You see a Molded monster, and you know it’s not real. You can’t solidify it in your mind. Can’t imagine the way its flesh oozes and twists.
But you see a soup filled with guts and a liquid ink, and you can almost smell how bad it would be. How awful it would be to have to forcibly ingest it. Capcom expertly builds on this away from the main game, in the tale of Clancy Jarvis, strapped to a bed and forced to eat strange concoctions by the rotting Marguerite. The camera stays close as Marguerite watches, focussing on the grim bubbling. You can feel feel Clancy’s pain as he attempts to ingest the food, and coughs and sputters, sending bits flying.
It’s disgusting and horrific, and again – so very tangible. In leaning into the mundane, Resident Evil 7 becomes a masterclass of building tension, and a pure example of more mature horror. In other Resident Evil adventures, it’s fair to say the horror is not lasting, even as well-designed as it is. I’m not kept awake at night by shambling zombies.
Resident Evil 2, 3 and 4 build horror with jump scares and ever-approaching forces like Mr. X and Nemesis. But the horror doesn’t quite reach into your soul. It’s superseded by fun action gameplay and the joy of puzzles – whereas Resident Evil 7 feels relentless in its dreadful mundanity.
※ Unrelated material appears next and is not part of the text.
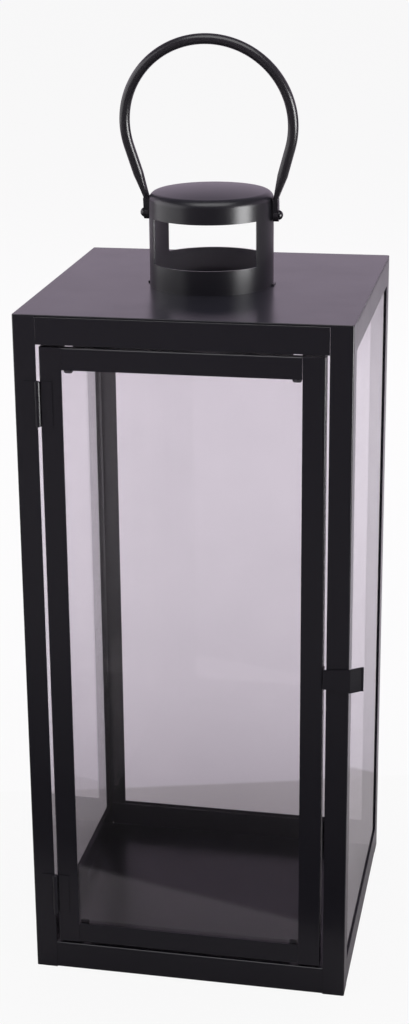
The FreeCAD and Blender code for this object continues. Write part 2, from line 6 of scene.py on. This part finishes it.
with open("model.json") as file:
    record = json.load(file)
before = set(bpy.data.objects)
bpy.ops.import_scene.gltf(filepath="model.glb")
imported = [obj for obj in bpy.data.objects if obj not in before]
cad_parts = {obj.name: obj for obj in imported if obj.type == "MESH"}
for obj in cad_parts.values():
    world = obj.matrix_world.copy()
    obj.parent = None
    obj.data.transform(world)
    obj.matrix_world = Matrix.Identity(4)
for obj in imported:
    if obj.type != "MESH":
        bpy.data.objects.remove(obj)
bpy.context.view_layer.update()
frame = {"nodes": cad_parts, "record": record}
nodes = frame["nodes"]
print("frame loaded:", len(nodes), "nodes")


# shader maths as plain expressions
class Wire:                                       # one output socket of a node
    def __init__(self, shader, socket):
        self.shader = shader
        self.socket = socket

    def mathWith(self, operation, first, second):
        return self.shader.node("ShaderNodeMath", {"operation": operation}, {0: first, 1: second})

    def __add__(self, other):
        return self.mathWith("ADD", self, other)

    def __radd__(self, other):
        return self.mathWith("ADD", other, self)

    def __sub__(self, other):
        return self.mathWith("SUBTRACT", self, other)

    def __rsub__(self, other):
        return self.mathWith("SUBTRACT", other, self)

    def __mul__(self, other):
        return self.mathWith("MULTIPLY", self, other)

    def __rmul__(self, other):
        return self.mathWith("MULTIPLY", other, self)


class Shader:                                     # the node tree of one material or of the world
    def __init__(self, owner):
        owner.use_nodes = True
        self.tree = owner.node_tree
        self.tree.nodes.clear()

    def node(self, kind, settings=None, sockets=None, output=0):
        made = self.tree.nodes.new(kind)
        for name, setting in (settings or {}).items():
            setattr(made, name, setting)
        for name, value in (sockets or {}).items():
            if isinstance(value, Wire):
                self.tree.links.new(value.socket, made.inputs[name])
            else:
                made.inputs[name].default_value = value
        return Wire(self, made.outputs[output]) if len(made.outputs) else None

    def part(self, vector, axis):                 # one coordinate: 0, 1 or 2
        return self.node("ShaderNodeSeparateXYZ", None, {0: vector}, axis)

    def ray(self, kind):                          # 1 for rays of this kind
        return self.node("ShaderNodeLightPath", output=kind)

    def mixColour(self, factor, first, second):
        return self.node("ShaderNodeMix", {"data_type": "RGBA"}, {0: factor, 6: first, 7: second}, 2)

    def between(self, value, low, high, outLow=0.0, outHigh=1.0):     # clamped linear step
        return self.node("ShaderNodeMapRange", {"clamp": True}, {
            "Value": value, "From Min": low, "From Max": high, "To Min": outLow, "To Max": outHigh})

    def noise(self, place, scale, detail=2.0, rough=0.5):
        return self.node("ShaderNodeTexNoise", None, {
            "Vector": place, "Scale": scale, "Detail": detail, "Roughness": rough})

    def bump(self, height, distance, under=None):
        sockets = {"Height": height, "Distance": distance}
        if under is not None:
            sockets["Normal"] = under
        return self.node("ShaderNodeBump", None, sockets)


def newShader(name):
    material = bpy.data.materials.new(name)
    return material, Shader(material)


# black powder coat on sheet steel; noise scales are in bumps per metre
steelLook = {
    "colour": (0.0115, 0.0114, 0.0158, 1),        # a little violet
    "dusty": (0.0180, 0.0176, 0.0235, 1),         # where fine dust has settled
    "paintedLightInside": (0.170, 0.167, 0.181, 1),             # painted light: the inside of the chimney is coloured lighter, standing in for light falling on it
    "index": 1.42,
    "roughness": 0.245,                           # stays clear of 0.274, where the denoiser draws outlines
    "roughnessSpread": 0.05,
    "dustRoughness": 0.01,
    "patchScale": 34,                             # uneven patches in gloss and dust
    "dustFacing": (0.35, 1.0),                    # how far up a face looks before it holds dust
    "dustPatches": (0.30, 0.70, 0.5, 1.0),
    "dustShare": 0.6,
    "speckScale": 1500,
    "speckLevels": (0.60, 0.72, 0, 0.165),
    "peelScale": 950,                             # orange peel
    "peelDepth": 0.000012,
    "wavesScale": 11,                             # slow unevenness of thin sheet
    "wavesDepth": 0.0009,
}
fittingLook = dict(steelLook, roughness=0.24, peelScale=1300, peelDepth=0.000008, wavesDepth=0.0002)
handleLook = dict(fittingLook, colour=(0.0270, 0.0255, 0.0300, 1))        # painted light: coloured lighter grey than the other fittings, standing in for the glints along the handle
capLook = dict(steelLook, roughness=0.315)                                # pressed, so less even
tubeLook = dict(capLook, wallMiddle=0.0415)                               # radius of the middle of its sheet


def powderCoat(name, look):
    material, coat = newShader(name)
    place = coat.node("ShaderNodeTexCoord", output="Object")
    upward = coat.part(coat.node("ShaderNodeNewGeometry", output="Normal"), 2)
    patches = coat.noise(place, look["patchScale"], 4, 0.6)
    dust = coat.between(upward, *look["dustFacing"]) * coat.between(patches, *look["dustPatches"])
    specks = coat.between(coat.noise(place, look["speckScale"], 1, 0.4), *look["speckLevels"])
    colour = coat.mixColour(dust * look["dustShare"] + specks, look["colour"], look["dusty"])
    if "wallMiddle" in look:                      # painted light: the inside of a tube is coloured lighter, standing in for light falling on it
        across = coat.part(place, 0)
        along = coat.part(place, 1)
        blend = 0.0001
        inside = coat.between(across * across + along * along, (look["wallMiddle"] + blend) ** 2,
                              (look["wallMiddle"] - blend) ** 2)
        colour = coat.mixColour(inside, colour, look["paintedLightInside"])
    roughness = patches * look["roughnessSpread"] + (look["roughness"] - look["roughnessSpread"] / 2)
    waves = coat.bump(coat.noise(place, look["wavesScale"], 1), look["wavesDepth"])
    peel = coat.bump(coat.noise(place, look["peelScale"], 2), look["peelDepth"], waves)
    surface = coat.node("ShaderNodeBsdfPrincipled", None, {
        "Base Color": colour, "Roughness": roughness + dust * look["dustRoughness"],
        "IOR": look["index"], "Normal": peel})
    coat.node("ShaderNodeOutputMaterial", None, {0: surface})
    return material


# wiped glass panes
glassLook = {
    "tint": (0.958, 0.946, 0.958, 1),
    "smeared": (0.925, 0.915, 0.928, 1),          # where a wiped pane has dried unevenly
    "smearScale": 16,
    "smearLevels": (0.35, 0.75),
    "index": 1.5,
}


def paneGlass(name, look):
    material, glass = newShader(name)
    place = glass.node("ShaderNodeTexCoord", output="Object")
    smears = glass.between(glass.noise(place, look["smearScale"], 4, 0.6), *look["smearLevels"])
    surface = glass.node("ShaderNodeBsdfPrincipled", None, {
        "Base Color": glass.mixColour(smears, look["tint"], look["smeared"]), "Roughness": 0.0,
        "IOR": look["index"], "Transmission Weight": 1.0})
    glass.node("ShaderNodeOutputMaterial", None, {0: surface})
    return material


slotFinishes = {
    "painted_steel": powderCoat("paintedSteel", steelLook),
    "painted_fittings": powderCoat("paintedFittings", fittingLook),
    "clear_glass": paneGlass("clearGlass", glassLook),
}
ownFinishes = {                                   # pieces that differ from their slot's finish
    "chimney_tube": powderCoat("tubeSteel", tubeLook),
    "chimney_cap": powderCoat("capSteel", capLook),
    "carry_handle": powderCoat("handleSteel", handleLook),
}
slotOf = {piece["node"]: piece["material_slot"] for piece in frame["record"]["subparts"]}
for name, piece in nodes.items():
    for slot in piece.material_slots:
        slot.material = ownFinishes.get(name, slotFinishes[slotOf[name]])
print("finishes given to", len(nodes), "pieces")


# surroundings: levels by direction, where (low, high) is a stretch of the direction's y or z
wallLook = {
    "colour": (1.0, 0.84, 1.04, 1),
    "backLevel": 0.74,                            # behind the lantern
    "frontLevel": 0.25,                           # and behind the camera
    "frontToBack": (-0.75, 0.55),
    "overheadShare": 0.18,                        # share of the level that is left overhead
    "upToOverhead": (0.28, 0.70),
    "throughGlass": 0.80,                         # level that shows low down through the panes
    "lowDown": (0.45, 0.30),
}


def studioWalls(look):
    world = bpy.data.worlds.new("studio")
    bpy.context.scene.world = world
    walls = Shader(world)
    toward = walls.node("ShaderNodeTexCoord", output="Generated")
    along = walls.part(toward, 1)
    height = walls.part(toward, 2)
    level = (walls.between(along, *look["frontToBack"], look["frontLevel"], look["backLevel"])
             * walls.between(height, *look["upToOverhead"], 1.0, look["overheadShare"]))
    seen = walls.ray("Is Camera Ray")
    through = walls.ray("Is Transmission Ray") * walls.between(height, *look["lowDown"])
    level = level * (1 - through) + through * look["throughGlass"]
    backdrop = walls.node("ShaderNodeBackground", None, {
        "Color": walls.mixColour(seen, look["colour"], (1, 1, 1, 1)), "Strength": level * (1 - seen) + seen})
    walls.node("ShaderNodeOutputWorld", None, {0: backdrop})


# table top and paper, drawn on one floor; depth runs from the table's front edge to its back edge
tableLook = {
    "reach": 30,
    "whiteness": 0.92,                            # share of plain white that the camera sees of the floor
    "turn": 15.5,                                 # degrees from the lantern's front to the table's
    "front": -0.209,
    "back": 0.192,
    "edge": 0.002,
    "tone": (0.47, 0.45, 0.46, 1),
    "shadedNearTone": (0.62, 0.59, 0.63, 1),            # painted shade: paper just behind the table, darker near the lantern
    "farTone": (0.95, 0.91, 0.96, 1),
    "farDepth": 1.5,
    "litRight": (0.10, 0.90, 0, 0.50),            # painted light: the paper gets pale sooner to the right
    "frontTone": (0.60, 0.58, 0.60),              # before the table
    "nearShade": (-0.70, -0.25, 0.60, 0.10),      # painted shade for mirrored rays: depths, then levels; darkest just before the table, as its shadow
    # painted light: the mirrored floor gets lighter farther out in front
    "farShade": (-4.5, -1.6, 1.0, 0.0),
    "sideShade": (-0.6, 0.0, 1.8, 1.0),           # painted light: the mirrored floor is lighter to the left
}


def tableAndPaper(look):
    far = look["reach"]
    mesh = bpy.data.meshes.new("floor")
    mesh.from_pydata([(-far, -far, 0), (far, -far, 0), (far, far, 0), (-far, far, 0)], [], [(0, 1, 2, 3)])
    floor = bpy.data.objects.new("floor", mesh)
    bpy.context.scene.collection.objects.link(floor)
    material, paper = newShader("paper")
    place = paper.node("ShaderNodeTexCoord", output="Object")
    across = paper.part(place, 0)
    along = paper.part(place, 1)
    turn = math.radians(look["turn"])
    depth = along * math.cos(turn) - across * math.sin(turn)
    # painted shade: the paper behind the table is darker near the lantern and paler with depth and to the
    # right
    pale = depth + paper.between(across, *look["litRight"])
    behind = paper.mixColour(paper.between(pale, look["back"], look["farDepth"]),
                             look["shadedNearTone"], look["farTone"])
    mirrored = paper.ray("Is Glossy Ray")
    # painted shade and light on the floor before the table, for mirrored rays only
    shade = paper.between(depth, *look["nearShade"]) + paper.between(depth, *look["farShade"])
    shade = shade * paper.between(across, *look["sideShade"]) * mirrored + 1 - mirrored
    front = paper.node("ShaderNodeVectorMath", {"operation": "SCALE"}, {0: look["frontTone"], "Scale": shade})
    edge = look["edge"]
    onTable = paper.between(depth, look["front"] - edge, look["front"] + edge)
    pastTable = paper.between(depth, look["back"] - edge, look["back"] + edge)
    tone = paper.mixColour(pastTable, paper.mixColour(onTable, front, look["tone"]), behind)
    lit = paper.node("ShaderNodeBsdfDiffuse", None, {"Color": tone})
    white = paper.node("ShaderNodeEmission", None, {"Color": (1, 1, 1, 1), "Strength": 1.0})
    surface = paper.node("ShaderNodeMixShader", None, {
        0: paper.ray("Is Camera Ray") * look["whiteness"], 1: lit, 2: white})
    paper.node("ShaderNodeOutputMaterial", None, {0: surface})
    mesh.materials.append(material)


# soft boxes: azimuth in degrees from the front, turning to the right; each is aimed at a height on the axis
softBoxes = {
    "rightBox": {"azimuth": 70.8, "distance": 1.30, "raised": 0.37, "aimed": 0.35,
                 "width": 0.66, "height": 0.68, "radiance": 18.0, "lights": False},
    "frontBox": {"azimuth": 10, "distance": 0.90, "raised": 1.90, "aimed": 0.40,
                 "width": 1.80, "height": 1.20, "radiance": 4.0, "lights": False},
    "leftPanel": {"azimuth": -76, "distance": 1.60, "raised": 0.70, "aimed": 0.35,
                  "width": 2.40, "height": 1.35, "radiance": 2.0, "lights": False},
    "overhead": {"azimuth": 60, "distance": 0.20, "raised": 2.20, "aimed": 0.40,
                 "width": 2.60, "height": 2.60, "radiance": 2.4, "mirrored": False},
    "backLamp": {"azimuth": 180, "distance": 1.60, "raised": 1.50, "aimed": -0.60,
                 "width": 2.40, "height": 1.40, "radiance": 0.6, "mirrored": False},
}


def softBox(name, look):
    lamp = bpy.data.lights.new(name, "AREA")
    lamp.shape = "RECTANGLE"
    lamp.size = look["width"]
    lamp.size_y = look["height"]
    lamp.energy = look["radiance"] * math.pi * look["width"] * look["height"]
    box = bpy.data.objects.new(name, lamp)
    turn = math.radians(look["azimuth"])
    place = Vector((math.sin(turn), -math.cos(turn), 0)) * look["distance"] + Vector((0, 0, look["raised"]))
    box.location = place
    box.rotation_euler = (Vector((0, 0, look["aimed"])) - place).to_track_quat("-Z", "Y").to_euler()
    box.visible_camera = False
    box.visible_transmission = False
    box.visible_glossy = look.get("mirrored", True)
    box.visible_diffuse = look.get("lights", True)
    bpy.context.scene.collection.objects.link(box)


studioWalls(wallLook)
tableAndPaper(tableLook)
for name, look in softBoxes.items():
    softBox(name, look)
print("studio lit by", len(softBoxes), "soft boxes")


# the photograph's own view
cameraLook = {
    "place": (0.2373, -1.2613, 0.7554),
    "aim": (-0.0348, 0.0, 0.3333),
    "roll": -0.892,                               # degrees
    "lens": 67.438,
    "shift": (0.0386, -0.0312),
}


def photoCamera(look):
    camera = bpy.data.objects.new("camera", bpy.data.cameras.new("camera"))
    bpy.context.scene.collection.objects.link(camera)
    camera.data.lens = look["lens"]
    camera.data.shift_x, camera.data.shift_y = look["shift"]
    turn = (Vector(look["aim"]) - Vector(look["place"])).to_track_quat("-Z", "Y").to_matrix().to_4x4()
    roll = Matrix.Rotation(math.radians(look["roll"]), 4, "Z")
    camera.matrix_world = Matrix.Translation(look["place"]) @ turn @ roll
    bpy.context.scene.camera = camera


photoCamera(cameraLook)
bpy.context.scene.view_settings.view_transform = "Standard"
print("camera set")

bpy.context.view_layer.update()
For the most part, it’s all down to food. When my grapes go sour, or I forget a tomato at the back of a fridge, I’ll remember the horrors of RE7 all over again – and that’s by such clever design. In the end, it’s the smallest things that make adults afraid, and the smallest things we’ll remember most. In my mind, the greatest horror of all in RE7 – the most impactful, far beyond transformation into a mould creature, or being pursued by a rabid family – is simple soup, a leg of meat, and rotten fruit.